NSF Stories

Climate-driven disease devastates seagrass health

Researchers find more seagrass wasting disease outbreaks

In an oceanic omen for climate change's intensifying effects, new research shows that seagrass suffers from a lesion-filled wasting disease through large swaths of intertidal meadows in the Pacific Northwest. The grasses' once vibrant root systems are deteriorating.

The research was published in the journal Frontiers in Marine Science.

"Not only are we seeing more seagrass wasting disease outbreaks, we're seeing a severe impact in the vital nutrient stores of these plants in the roots -- so they become compromised late in the growing season, setting them up for a harder winter," said co-lead author Olivia Graham at Cornell University.

Eelgrass normally thrives in the San Juan Islands, Washington, on the Salish Sea along the Canadian border.
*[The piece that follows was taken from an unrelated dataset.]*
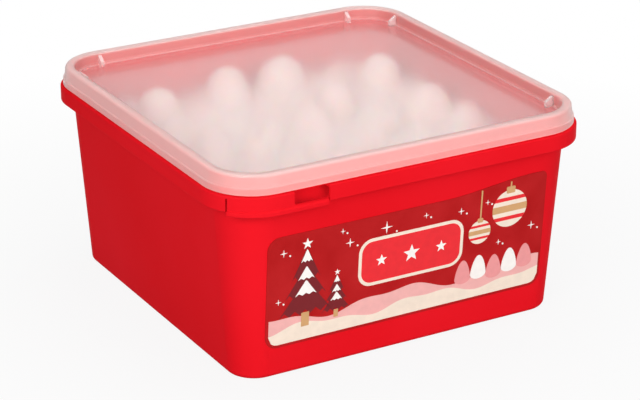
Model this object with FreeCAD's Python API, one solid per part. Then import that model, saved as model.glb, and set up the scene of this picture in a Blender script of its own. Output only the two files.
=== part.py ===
import FreeCAD, Part
import math
import os
import random

from FreeCAD import Vector

# A square tub of foam candy, with a frosted push-on lid and a label on its front.
# Millimetres. +Z is up, the front with the label faces -Y, and the origin is the
# middle of the face that the tub stands on.
#
# Every ring of the tub and of the lid is one rounded square at another offset. Four
# upright corner axes stand at the corners of a core square, and "reach" is the
# distance outward from that square. A cross-section is drawn once in (reach, height)
# and carried all the way round by around().

# ------------------------------------------------------------------ driving sizes
# Tub
collar_side = 195.0        # across the outside of the collar
corner_radius = 26.0       # the collar's outer corner
flange_height = 93.6       # top face of the flange above the ground
draft_angle = 4.1          # lean of the walls, in degrees
wall = 1.3
floor = 1.5
foot_depth = 1.6           # hollow under the floor, inside the foot
foot_width = 3.0           # flat ring that the tub stands on
base_edge_radius = 2.6     # outer edge between wall and foot
floor_edge_radius = 4.0    # inner edge between wall and floor

# Flange, collar and neck
flange_width = 5.6         # from the wall's outer face out to the collar's
flange_thickness = 1.2
collar_wall = 1.2
collar_drop = 7.6          # flange top down to the collar's lower edge
neck_setback = 4.8         # from the collar's outer face in to the neck's
neck_wall = 1.2
neck_height = 8.0          # the neck that the lid snaps over, above the flange
bead_rise = 0.8            # the neck's bead stands out by this
bead_height = 2.4

# Tear tab at the front left corner, with its finger notch
tab_corner_angle = 54.0    # how far round the corner the tab runs, in degrees
tab_run = 24.4             # and along the front, from the corner axis
tab_slit = 0.9
tab_lip_drop = 1.7         # the tab's lip hangs below the collar's edge
tab_lip_rise = 1.0         # and overlaps the collar by this
tab_lip_proud = 0.7
notch_width = 17.4
notch_height = 6.2         # flange top down to the notch's lower edge
notch_depth = 3.6          # how far it cuts in from the collar's face

# Lid
lid_wall = 1.0
lid_inset = 1.3            # from the collar's outer face in to the lid's edge
seat_gap = 0.3             # lid's edge above the flange, and neck's top below the lid
snap_fit = 0.25            # sideways play between the neck and the lid's channel
snap_hook = 0.2            # how far the lid's snap reaches under the bead
lip_height = 3.1           # the thicker band along the lid's lower edge
lip_proud = 0.4
rim_outer_radius = 1.3     # outer edge of the lid's raised rim
recess_depth = 5.8         # rim's top down to the panel's margin
margin_width = 6.0         # sloping margin round the panel
panel_step = 0.6           # the panel lies this far below its margin
panel_thickness = 0.9
lug_width = 1.8            # ribs beside each corner of the recess, for stacking
lug_drop = 1.0             # their top lies this far below the rim's
lug_slope = 2.4            # height of the slanted lead-in at their free edge
lug_flat = 1.2             # level part of their top, next to the recess wall
stacking_play = 0.6        # free play between the ribs and the foot of a tub on top

# Label on the front wall
label_half_width = 74.0
label_bottom = 15.0
label_top = 70.4           # top edge along the middle and the left
label_shoulder = 4.0       # how much higher the edge is at the right end
shoulder_start = 26.0
shoulder_end = 60.0
shoulder_radius = 150.0
label_corner = 6.0
label_thickness = 0.25
label_gap = 0.05

# Foam candies
candy_length = 36.0
candy_base_radius = 12.4
candy_waist_height = 15.0
candy_shoulder_radius = 9.4
candy_tip_round = 8.8
candy_base_edge = 4.0
candy_flat = 7.8           # the flat back lies this far behind the axis
candy_contact = 22.0       # candies touch where their axes are this far apart
headroom = 5.6             # free height between the highest tip and the lid's panel
side_room = 0.5            # between the candies and the tub's walls and floor
bed_drop = 32.0            # the packed bed below the tips ends this far down
settle_rounds = 60         # how often the candies that overlap are moved apart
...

Graham describes the seagrass meadow environment as bountiful underwater rainforests, which clean the waters and support herring, salmon, perch, clams, mussels and oysters. Nearby, orca whales feast on Chinook salmon -- the largest of the Pacific salmon -- which live in these tidal grasslands.
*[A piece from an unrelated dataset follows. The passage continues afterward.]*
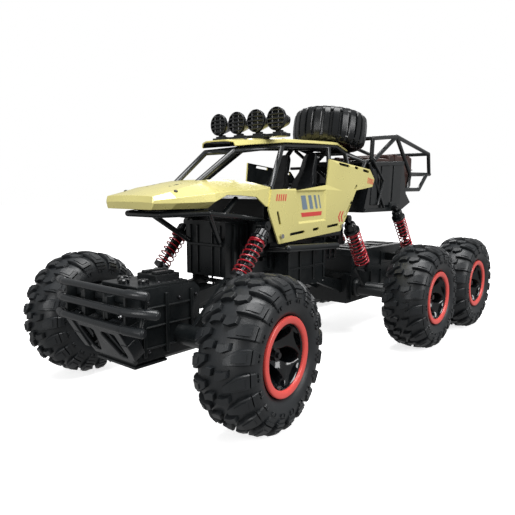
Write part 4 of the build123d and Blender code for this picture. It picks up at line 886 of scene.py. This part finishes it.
# ---------------------------------------------------------------- bogie
trim = Shape()
for side in (1, -1):
    for x in (-210, -186, -160, -136, -110, -86, -64):
        trim.box((x - 1.4, x + 1.4), sorted((side * 24.4, side * 26.8)), (42, 70))
    trim.box((-200, -72), sorted((side * 24.4, side * 26.0)), (74, 76.4))
    for x in (-190, -136, -84):
        trim.box((x - 1.4, x + 1.4), sorted((side * 24.4, side * 26.4)), (74, 92))
    for x in (MIDDLE_X, REAR_X):
        trim.turned([(8.2, side * 26), (10.4, side * 26), (10.4, side * 29), (8.8, side * 31),
                     (8.2, side * 31)], steps=32,
                    centre=(x, 0, AXLE_Z))
        trim.turned([(7.8, side * 74), (9.4, side * 74.6), (9.4, side * 79), (7.8, side * 79)], steps=32,
                    centre=(x, 0, AXLE_Z))
for x in (-180, -150, -120, -94):
    trim.box((x - 8, x + 8), (-16, 16), (97.4, 99.4))
piece("bogie_ribs", trim, "bogie", SATIN, bevel=0.8, sharp=38)

# ---------------------------------------------------------------- cockpit
tub = Shape()
tub.box((-6, 112), (-44, 44), (120.2, 122))
tub.slab([(112, 122), (112, 158), (96, 161), (86, 157), (85, 148), (99, 144), (99, 122)], -42, 84)
for y in (-17, 17):
    tub.box((26, 62), (y - 12, y + 12), (121, 139))
for side in (1, -1):
    tub.slab([(-4, 121), (112, 121), (109, 155), (78, 158), (30, 160), (-6, 150)], side * 46, side * 1.4)
piece("cockpit_tub", tub, "chassis", CLOTH, ["cockpit"], "frame_black", bevel=2.0, segments=3, sharp=38)
wheel = Shape()
column = (Vector((88, 16, 154)), Vector((76, 16, 161)))
aim = (column[1] - column[0]).normalized()
tilt = Vector((0, 0, 1)).rotation_difference(aim).to_matrix().to_4x4()
tilt.translation = column[1]
grip = Shape().turned([(9.9 + 1.1 * math.cos(t * math.pi / 5),
                        1.1 * math.sin(t * math.pi / 5)) for t in range(10)],
                      steps=40, axis="z")
grip.turned([(0.3, -1.2), (2.8, -1.0), (2.6, 0.8), (0.3, 1.2)], steps=20, axis="z")
for k in range(3):
    c, s = math.cos(math.pi / 2 + 2 * math.pi * k / 3), math.sin(math.pi / 2 + 2 * math.pi * k / 3)
    grip.tube([(2 * c, 2 * s, 0), (9.6 * c, 9.6 * s, 0)], 0.8, sides=8)
wheel.join(grip.moved(tilt)).tube(column, 1.4, sides=10)
piece("steering_wheel", wheel, "chassis", GLOSS, sharp=40)
seats = Shape()
for y in (-17, 17):
    rings = []
    for x, z, wide, thick in ((37, 134, 12.6, 6), (31, 147, 13.6, 6.5), (24, 161, 13.8, 6.5),
                              (18, 175, 12.6, 6),
                              (14, 184, 8.6, 5), (11.5, 189, 8.0, 6), (8, 199, 7.4, 5), (6.6, 203, 5.6, 3)):
        rings.append([(x + thick * dx, y + wide * dy, z - thick * dz) for dx, dy, dz in (
            (0.55, -1.0, 0), (-0.2, -0.6, 0), (-0.2, 0.6, 0), (0.55, 1.0, 0), (-0.4, 1.02, 0.2),
            (-1.0, 0.7, 0.4), (-1.0, -0.7, 0.4), (-0.4, -1.02, 0.2))])
    seats.loft(rings)
    seats.slab([(30, 138), (62, 136), (63, 141), (44, 143), (32, 146)], y - 11, 22)
    for edge in (y - 13, y + 10.6):
        seats.slab([(28, 138), (64, 136), (62, 143.5), (44, 146), (32, 156), (26, 164), (22, 160)], edge, 2.4)
piece("bucket_seats", seats, "chassis", CLOTH, bevel=0.9, segments=3, sharp=42)

braces = Shape()
for side in (1, -1):
    braces.tube([(-19, side * 22, 209), (-26, side * -33, 166)], 1.8, sides=10)
    braces.tube([(-26, side * 33, 168), (-12, side * 33, 124)], 1.8, sides=10)
    braces.tube([(8, side * 39, 174), (-44, side * 35, 170)], 1.6, sides=10)
braces.tube([(-24, -36, 172), (-24, 36, 172)], 1.8, sides=10)
braces.tube([(-22, -30, 190), (-22, 30, 190)], 1.6, sides=10)
piece("cabin_braces", braces, "chassis", CAGE)

# ---------------------------------------------------------------- cargo bed and load
trim = Shape()
for side in (1, -1):
    for x0, x1, z0, z1 in ((-88, -75, 150, 190), (-118, -96, 149, 194), (-148, -126, 149, 196)):
        trim.slab([(x1 + 2, z0), (x1 - 2, z1), (x0, z1 + 1), (x0 + 2, z0)], side * 41.4, side * 1.8)
    trim.slab([(-80, 193), (-80, 197.6), (-154, 201.6), (-154, 197)], side * 41.4, side * 2.2)
    trim.slab([(-60, 142.6), (-61.5, 146.4), (-150, 146.4), (-150, 142.4)], side * 41.4, side * 2.0)
    trim.slab([(-118, 142.6), (-130, 142.6), (-130, 153), (-118, 153)], side * 41, side * 3.4)
piece("cargo_bed_trim", trim, "chassis", SATIN, bevel=0.7, sharp=38)
struts = Shape()
for side in (1, -1):
    struts.tube([(-76, side * 42.6, 199), (-97, side * 45.4, 177), (-86, side * 44.2, 150)], 1.5, sides=10)
    struts.tube([(-70, side * 41.4, 196), (-101, side * 44.6, 147)], 1.5, sides=10)
piece("cargo_bed_struts", struts, "chassis", CAGE)
load = Shape()
load.box((-213.6, -146.4), (-26.6, 26.6), (170.5, 210.6))
load.box((-145.4, -90.4), (-29.6, 29.6), (145, 204.6))
piece("packed_cases", load, "chassis", BROWN, ["cargo_case"], "case_brown", bevel=3.6, segments=4, sharp=38)
straps = Shape()
for x in (-200, -164):
    straps.box((x - 3, x + 3), (-27.3, 27.3), (170.6, 211.3))
for y in (-14, 14):
    straps.box((-146, -89.8), (y - 2.4, y + 2.4), (150, 205.3))
straps.box((-214.2, -146), (-27.2, 27.2), (193.0, 194.2))
for x, z in ((-200, 211), (-164, 211)):
    straps.box((x - 4.4, x + 4.4), (-5, 5), (z - 1, z + 1.3))
piece("case_straps", straps, "chassis", BROWN, bevel=1.0, segments=3, sharp=38)

# ---------------------------------------------------------------- carried CAD nodes
def dress(mat, *names, bevel=0.0):
    """Gives carried CAD nodes their finish, with welded, eased edges."""
    for node in names:
        obj = nodes[node]
        obj.data.materials.clear()
        obj.data.materials.append(mat)
        obj.modifiers.new("weld", "WELD").merge_threshold = 0.00001
        if bevel:
            edge = obj.modifiers.new("bevel", "BEVEL")
            edge.width, edge.segments = bevel * MM, 2
            edge.limit_method, edge.angle_limit = "ANGLE", math.radians(40)


dress(DARK_STEEL, "stub_axle_left", "stub_axle_right", "middle_axle", "rear_axle", "front_drive_shaft")
dress(DARK_STEEL, "front_damper_rods", "middle_damper_rods", "rear_damper_rods")
dress(NYLON, "front_pinion", "middle_pinion", "rear_pinion")
dress(STEEL, "front_motor", "bogie_motors", "body_screws")
dress(CAGE, "roll_cage", "bed_rack")
dress(SATIN, "front_axle_housing", "bogie_housing", "front_links", "bogie_links", "knuckle_left",
      "knuckle_right",
      "tie_rod", "servo_horn", "steering_servo", "chassis_tub", "battery_cover", "power_switch", bevel=0.5)
dress(GLOSS, "cargo_bed", bevel=0.5)
dress(WRAP, "battery_pack")
dress(LEAD, "motor_lead")

# ---------------------------------------------------------------- studio and camera
CAMERA_AT = (0.45266, 0.32638, 0.16358)
YAW, PITCH, ROLL = math.radians(219.835), math.radians(-7.8635), math.radians(0.18)
camera = bpy.data.objects.new("camera", bpy.data.cameras.new("camera"))
scene.collection.objects.link(camera)
camera.data.sensor_width = 36.0
camera.data.lens = 36.52
camera.data.shift_x, camera.data.shift_y = -0.0116, 0.0139
camera.data.clip_start, camera.data.clip_end = 0.01, 20.0
look = Vector((math.cos(PITCH) * math.cos(YAW), math.cos(PITCH) * math.sin(YAW), math.sin(PITCH)))
camera.location = CAMERA_AT
camera.rotation_mode = "QUATERNION"
camera.rotation_quaternion = look.to_track_quat("-Z", "Y") @ Quaternion((0, 0, 1), ROLL)
scene.camera = camera
scene.view_settings.view_transform = "Standard"

floor_mesh = bpy.data.meshes.new("floor")
floor_mesh.from_pydata([(-6, -6, 0), (6, -6, 0), (6, 6, 0), (-6, 6, 0)], [], [(0, 1, 2, 3)])
floor = bpy.data.objects.new("floor", floor_mesh)
floor.location.z = -0.0002
scene.collection.objects.link(floor)
white = material("floor_white", (0.90, 0.90, 0.90), 0.75, spread=0.005, bump=0.0)
white.node_tree.nodes["Principled BSDF"].inputs["Emission Color"].default_value = (1.0, 1.0, 1.0, 1.0)
white.node_tree.nodes["Principled BSDF"].inputs["Emission Strength"].default_value = 0.75
floor_mesh.materials.append(white)
floor.visible_diffuse = floor.visible_glossy = False

# the room is seen white but lights the car more gently than it shows
world = bpy.data.worlds.new("studio")
world.use_nodes = True
tree = world.node_tree
seen, soft = tree.nodes["Background"], tree.nodes.new("ShaderNodeBackground")
seen.inputs["Color"].default_value = soft.inputs["Color"].default_value = (1.0, 1.0, 1.0, 1.0)
seen.inputs["Strength"].default_value, soft.inputs["Strength"].default_value = 1.0, 0.36
path, blend = tree.nodes.new("ShaderNodeLightPath"), tree.nodes.new("ShaderNodeMixShader")
tree.links.new(path.outputs["Is Camera Ray"], blend.inputs["Fac"])
tree.links.new(soft.outputs["Background"], blend.inputs[1])
tree.links.new(seen.outputs["Background"], blend.inputs[2])
tree.links.new(blend.outputs["Shader"], tree.nodes["World Output"].inputs["Surface"])
scene.world = world


def softbox(name, at, target, size, power):
    light = bpy.data.lights.new(name, "AREA")
    light.shape = "RECTANGLE"
    light.size, light.size_y = size
    light.energy = power
    lamp = bpy.data.objects.new(name, light)
    lamp.location = at
    lamp.rotation_mode = "QUATERNION"
    lamp.rotation_quaternion = (Vector(target) - Vector(at)).to_track_quat("-Z", "Y")
    scene.collection.objects.link(lamp)


softbox("overhead", (0.2, 0.3, 1.6), (0, 0, 0.1), (1.2, 1.0), 34.0)
softbox("left_side", (-0.2, 1.7, 0.8), (0, 0, 0.1), (0.9, 0.7), 14.0)
softbox("front", (1.8, 0.1, 0.5), (0, 0, 0.1), (0.5, 0.9), 8.0)
softbox("rear_edge", (-1.4, -0.9, 1.0), (0, 0, 0.1), (1.0, 0.8), 8.0)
Seagrass wasting disease has been present for years, thanks to the warming waters of climate change. The paper confirms that below the muddy beds, the plant's roots are compromised.

The U.S. National Science Foundation-funded researchers marked hundreds of plants at low tide and followed the meadows’ fate over several weeks. This "mark and recapture" method showed that seagrass with disease lesions grew more slowly and produced less storage sugars than their healthy counterparts.
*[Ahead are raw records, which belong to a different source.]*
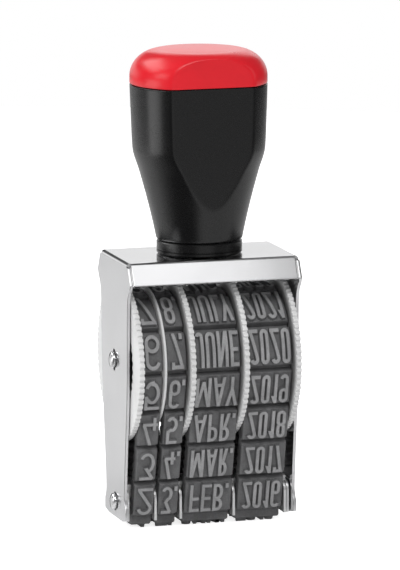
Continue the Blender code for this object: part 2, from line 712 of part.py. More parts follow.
def make_insert(brass):
    """Threaded insert moulded into the foot of the handle."""
    bore = BOLT_RADIUS + SLIP
    profile = [(bore, COLLAR_Z), (INSERT_RADIUS, COLLAR_Z),
               (INSERT_RADIUS, COLLAR_Z + INSERT_LENGTH), (bore, COLLAR_Z + INSERT_LENGTH)]
    return add_object("threaded_insert", turned(profile, PLAIN_SIDES, "Z"), brass, smooth=True)


def make_wheels(plastic):
    for name, rim_is_left in (("day_tens", True), ("day_units", False), ("month", False),
                              ("year", False)):
        make_wheel(name + "_wheel", PLACES[name + "_rim"], PLACES[name + "_band"], rim_is_left,
                   plastic)


def make_bands(rubber):
    for name in ("day_tens_band", "day_units_band", "month_band", "year_band"):
        make_band(name, PLACES[name], rubber)


def make_dividers(metal):
    for name, place in (("day_divider", "disc"), ("day_month_divider", "day_units_rim"),
                        ("month_year_divider", "month_rim"), ("year_divider", "year_rim")):
        make_divider(name, PLACES[place], metal)


def main():
    clear_scene()
    chrome = make_material("bright_chrome", (0.78, 0.78, 0.79), 0.12, 1.0)
    steel = make_material("zinc_steel", (0.62, 0.62, 0.63), 0.32, 1.0)
    metal = make_material("nickel_sheet", (0.8, 0.8, 0.8), 0.28, 1.0)
    brass = make_material("insert_brass", (0.72, 0.55, 0.26), 0.35, 1.0)
    black = make_material("black_plastic", (0.02, 0.02, 0.021), 0.3, 0.0)
    red = make_material("red_plastic", (0.75, 0.02, 0.035), 0.3, 0.0)
    white = make_material("white_plastic", (0.72, 0.72, 0.72), 0.4, 0.0)
    rubber = make_material("grey_rubber", (0.085, 0.085, 0.09), 0.65, 0.0)
    make_frame(chrome)
    make_axle(steel)
    make_wheels(white)
    make_disc(white)
    make_bands(rubber)
    make_anvil(metal)
    make_dividers(metal)
    for end, side in (("left", -1.0), ("right", 1.0)):
        make_screw("axle_screw_" + end, AXLE_Z, side, steel)
        make_screw("anvil_screw_" + end, ANVIL_SCREW_Z, side, steel)
    cutters = facet_cutters()
    make_collar(black)
    make_handle(black, cutters)
    make_cap(red, cutters)
    make_bolt(steel)
    make_washer(steel)
    make_insert(brass)


main()
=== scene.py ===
import json
import math

import bmesh
import bpy
from mathutils import Matrix, Vector


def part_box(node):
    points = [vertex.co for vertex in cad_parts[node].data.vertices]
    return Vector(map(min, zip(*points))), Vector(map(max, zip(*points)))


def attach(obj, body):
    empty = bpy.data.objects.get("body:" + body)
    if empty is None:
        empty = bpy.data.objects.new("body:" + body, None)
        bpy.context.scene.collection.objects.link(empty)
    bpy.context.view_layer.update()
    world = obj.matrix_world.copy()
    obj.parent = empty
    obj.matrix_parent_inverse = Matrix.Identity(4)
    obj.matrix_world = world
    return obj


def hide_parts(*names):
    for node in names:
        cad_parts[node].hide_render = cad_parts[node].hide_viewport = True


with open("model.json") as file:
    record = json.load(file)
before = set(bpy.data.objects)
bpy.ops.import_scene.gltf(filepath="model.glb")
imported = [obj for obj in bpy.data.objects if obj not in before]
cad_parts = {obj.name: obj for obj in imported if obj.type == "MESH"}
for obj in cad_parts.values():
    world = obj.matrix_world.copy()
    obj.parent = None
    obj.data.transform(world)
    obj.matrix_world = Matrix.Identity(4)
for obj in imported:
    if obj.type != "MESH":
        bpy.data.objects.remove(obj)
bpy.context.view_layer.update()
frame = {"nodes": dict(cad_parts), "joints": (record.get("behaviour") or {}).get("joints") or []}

# Looks of the band date stamp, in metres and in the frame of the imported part.
# The bands, wheels, handle and screws are rebuilt here in finer detail on the same sizes.

MM = 0.001
TAU = 2.0 * math.pi
WELD = 0.001 * MM
FLAT_ANGLE = math.radians(0.6)

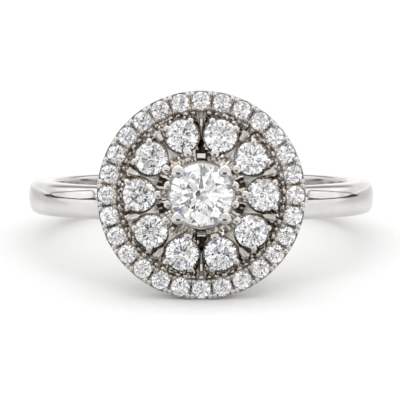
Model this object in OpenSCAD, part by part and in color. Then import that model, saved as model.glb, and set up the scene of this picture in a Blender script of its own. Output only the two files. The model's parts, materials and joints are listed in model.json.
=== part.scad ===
// Halo cocktail ring: a large round centre stone in four prongs, ten stones around it,
// and a round outer halo of small stones, on a plain polished band with a domed outside.
// It lies on its side, on the halo's lower rim and the back of the band. Millimetres.

/* [Band] */
// Diameter of the finger hole
finger_hole_d = 17.3; // [15:0.1:20]
// Thickness of the band at the middle of its dome
band_t = 1.45; // [1.3:0.05:1.8]
// Width of the band along the finger
band_w = 1.9; // [1.6:0.05:2.4]
// Radius of the dome across the band
band_dome_r = 2.5; // [2:0.1:4]
// Radius of the band's outer edges
band_edge_r = 0.45; // [0.3:0.05:0.5]
// Radius of the band's inner edges
band_inner_r = 0.2; // [0.1:0.05:0.25]

/* [Head] */
// Height of the halo stones' girdles above the finger's middle line
halo_level = 12; // [11.8:0.1:12.5]
// Height of the cluster stones' girdles above that line
cluster_level = 12.35; // [12.2:0.05:12.8]
// Height of the centre stone's girdle above that line
centre_level = 12.95; // [12.8:0.05:13.3]
// How far the head leans up from the band's middle plane, as the ring lies, in degrees
head_lean = 3.2; // [0:0.2:4]

/* [Stones] */
// Diameter of the centre stone
centre_stone_d = 3.55; // [3.4:0.05:3.6]
// Diameter of each cluster stone
cluster_stone_d = 1.87; // [1.7:0.01:1.9]
// Number of cluster stones
cluster_count = 10; // [10:1:10]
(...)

"This answers a long-standing question about whether this disease does actual damage," said senior author Drew Harvell at Cornell. "Unfortunately, it is a resounding 'yes.'"

Eelgrass plants spread vegetatively, Harvell said, noting that seagrass roots have huge systems where carbohydrates and sugars get manufactured and stored to expand their own lush networks.

"We learned that the lesioned plants had reduced starch reserves and grow more slowly, so now we can say that the wasting disease is even bigger than most thought -- and the harm goes well beyond the lesions," Harvell said.